MATERIAL:
· · · · ·
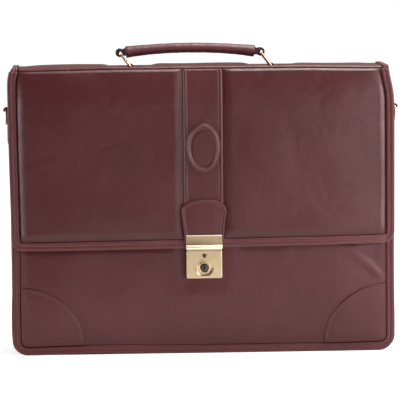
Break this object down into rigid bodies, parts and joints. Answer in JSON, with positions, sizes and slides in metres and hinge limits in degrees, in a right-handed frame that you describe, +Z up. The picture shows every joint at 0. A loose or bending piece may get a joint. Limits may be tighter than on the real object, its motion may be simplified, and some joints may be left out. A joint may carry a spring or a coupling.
{
  "type": "leather document case",
  "caption": "Flap-over document case in bound soft leather with a centre strap, a brass press lock, a top handle on two rings and a strap ring at each end.",
  "frame": {"origin": "on the floor, at the middle of the flat base of the gusset", "axes": "+X along the case to the right as the front is seen, the front faces -Y, +Z up"},
  "size_m": [0.4254, 0.0968, 0.3324],
  "materials": {
    "leather": "satin oxblood leather with a fine grain",
    "dark_leather": "darker oxblood leather, worn",
    "brass": "pale brass, polished and slightly brushed",
    "dark_metal": "dark bronzed steel"
  },
  "bodies": {
    "case": {"front_panel": "leather", "front_binding": "leather", "front_piping": "leather", "gusset": "leather", "back_and_top": "leather", "back_binding": "leather", "flap_panel": "leather", "flap_binding": "leather", "flap_piping": "leather", "centre_strap": "leather", "oval_patch": "leather", "lock_tab": "leather", "corner_patch_left": "leather", "corner_patch_right": "leather", "hasp": "brass", "lock_case": "brass", "lock_pin": "dark_metal", "handle_chape_left": "leather", "handle_chape_right": "leather", "side_chape_left": "leather", "side_chape_right": "leather"},
    "handle_ring_left": {"handle_ring_left": "brass"},
    "handle_ring_right": {"handle_ring_right": "brass"},
    "handle": {"handle_grip": "leather", "handle_loop_left": "dark_leather", "handle_loop_right": "dark_leather"},
    "lock_button": {"lock_button": "brass"},
    "key_plug": {"key_plug": "dark_metal"},
    "side_ring_left": {"side_ring_left": "brass"},
    "side_ring_right": {"side_ring_right": "brass"}
  },
  "joints": [
    {"name": "handle_swing", "type": "hinge", "parent": "case", "child": "handle_ring_left", "pos_m": [-0.0755, -0.008, 0.3071], "axis": [0, 1, 0], "range_deg": [-27, 101]},
    {"name": "handle_ring_right_swing", "type": "hinge", "parent": "case", "child": "handle_ring_right", "pos_m": [0.0755, -0.008, 0.3071], "axis": [0, 1, 0], "range_deg": [-27, 101]},
    {"name": "handle_on_ring", "type": "hinge", "parent": "handle_ring_left", "child": "handle", "pos_m": [-0.08693, -0.008, 0.32227], "axis": [0, 1, 0], "range_deg": [-101, 27]},
    {"name": "button_press", "type": "slide", "parent": "case", "child": "lock_button", "axis": [0, 1, 0], "range_m": [0, 0.0015], "stiffness_N_per_m": 300},
    {"name": "key_turn", "type": "hinge", "parent": "lock_button", "child": "key_plug", "pos_m": [0, -0.052, 0.0942], "axis": [0, 1, 0], "range_deg": [0, 90]},
    {"name": "side_ring_left_swing", "type": "hinge", "parent": "case", "child": "side_ring_left", "pos_m": [-0.2099, 0, 0.262], "axis": [0, 1, 0], "range_deg": [0, 180]},
    {"name": "side_ring_right_swing", "type": "hinge", "parent": "case", "child": "side_ring_right", "pos_m": [0.2099, 0, 0.262], "axis": [0, -1, 0], "range_deg": [0, 180]}
  ],
  "couplings": [
    {"joint": "handle_ring_right_swing", "follows": "handle_swing", "ratio": 1},
    {"joint": "handle_on_ring", "follows": "handle_swing", "ratio": -1}
  ]
}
· · · · ·
PROBLEM TO WORK ON:
Keep only the lines that hold the string "bodies", and copy them out.

COMPLETED EXERCISE:
Break this object down into rigid bodies, parts and joints. Answer in JSON, with positions, sizes and slides in metres and hinge limits in degrees, in a right-handed frame that you describe, +Z up. The picture shows every joint at 0. A loose or bending piece may get a joint. Limits may be tighter than on the real object, its motion may be simplified, and some joints may be left out. A joint may carry a spring or a coupling.
  "bodies": {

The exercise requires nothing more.